Requirements:
Give the listing below again in full, exactly as written.
-- BEGIN --
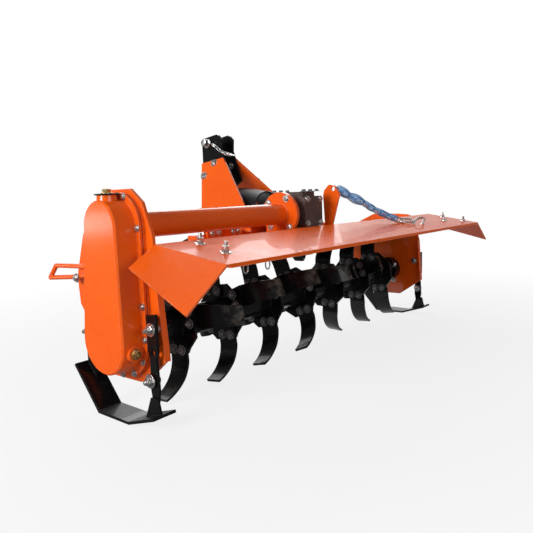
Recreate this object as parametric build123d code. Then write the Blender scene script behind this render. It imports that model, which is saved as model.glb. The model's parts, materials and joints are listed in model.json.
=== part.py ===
from build123d import *
import os
from math import atan, cos, degrees, hypot, radians, sin

# Rotavator: rotary tiller for a three-point linkage. All sizes in millimetres.
# X points to the machine's right, Y forward, Z up; the floor is at Z = 0.
# Everything is drawn about the rotor's axis, at Y = Z = 0, and lifted by AXIS_H when saved.
# Outlines are (Y, Z) pairs unless a comment says otherwise.

# ---- driving dimensions ----------------------------------------------------------------
HALF = 650.0                # outer face of each end plate from the middle
PLATE = 8.0                 # end plate thickness
AXIS_H = 181.0              # rotor axis above the floor
X0, Y0 = 2.4532, 10.0           # middle of the machine's bounding box, taken off every piece

FLANGE_N = 7                # tine flanges
FLANGE_STEP = 169.0         # from flange to flange
FLANGE_T = 8.0
FLANGE_R = 82.0             # across the flange's corners, as a radius
ROTOR_R = 38.0              # rotor tube
STUB_LEFT_R, STUB_RIGHT_R = 29.95, 20.0
TINE_T = 7.0
BEND_START, BEND_R, BEND_DEG = 84.0, 92.6, 72.0     # where a tine starts to curl, and how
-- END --
Solution:
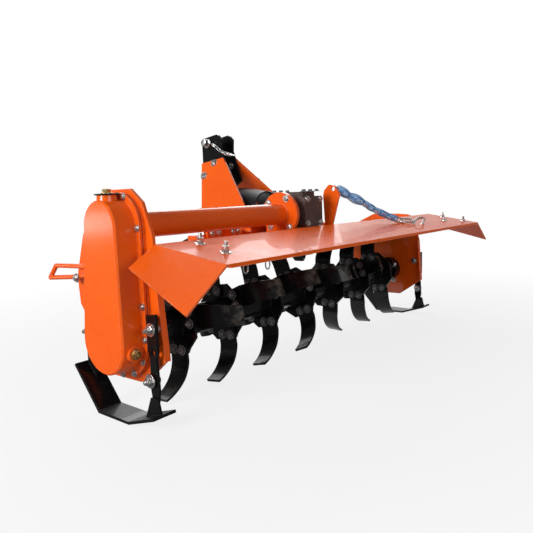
Recreate this object as parametric build123d code. Then write the Blender scene script behind this render. It imports that model, which is saved as model.glb. The model's parts, materials and joints are listed in model.json.
=== part.py ===
from build123d import *
import os
from math import atan, cos, degrees, hypot, radians, sin

# Rotavator: rotary tiller for a three-point linkage. All sizes in millimetres.
# X points to the machine's right, Y forward, Z up; the floor is at Z = 0.
# Everything is drawn about the rotor's axis, at Y = Z = 0, and lifted by AXIS_H when saved.
# Outlines are (Y, Z) pairs unless a comment says otherwise.

# ---- driving dimensions ----------------------------------------------------------------
HALF = 650.0                # outer face of each end plate from the middle
PLATE = 8.0                 # end plate thickness
AXIS_H = 181.0              # rotor axis above the floor
X0, Y0 = 2.4532, 10.0           # middle of the machine's bounding box, taken off every piece

FLANGE_N = 7                # tine flanges
FLANGE_STEP = 169.0         # from flange to flange
FLANGE_T = 8.0
FLANGE_R = 82.0             # across the flange's corners, as a radius
ROTOR_R = 38.0              # rotor tube
STUB_LEFT_R, STUB_RIGHT_R = 29.95, 20.0
TINE_T = 7.0
BEND_START, BEND_R, BEND_DEG = 84.0, 92.6, 72.0     # where a tine starts to curl, and how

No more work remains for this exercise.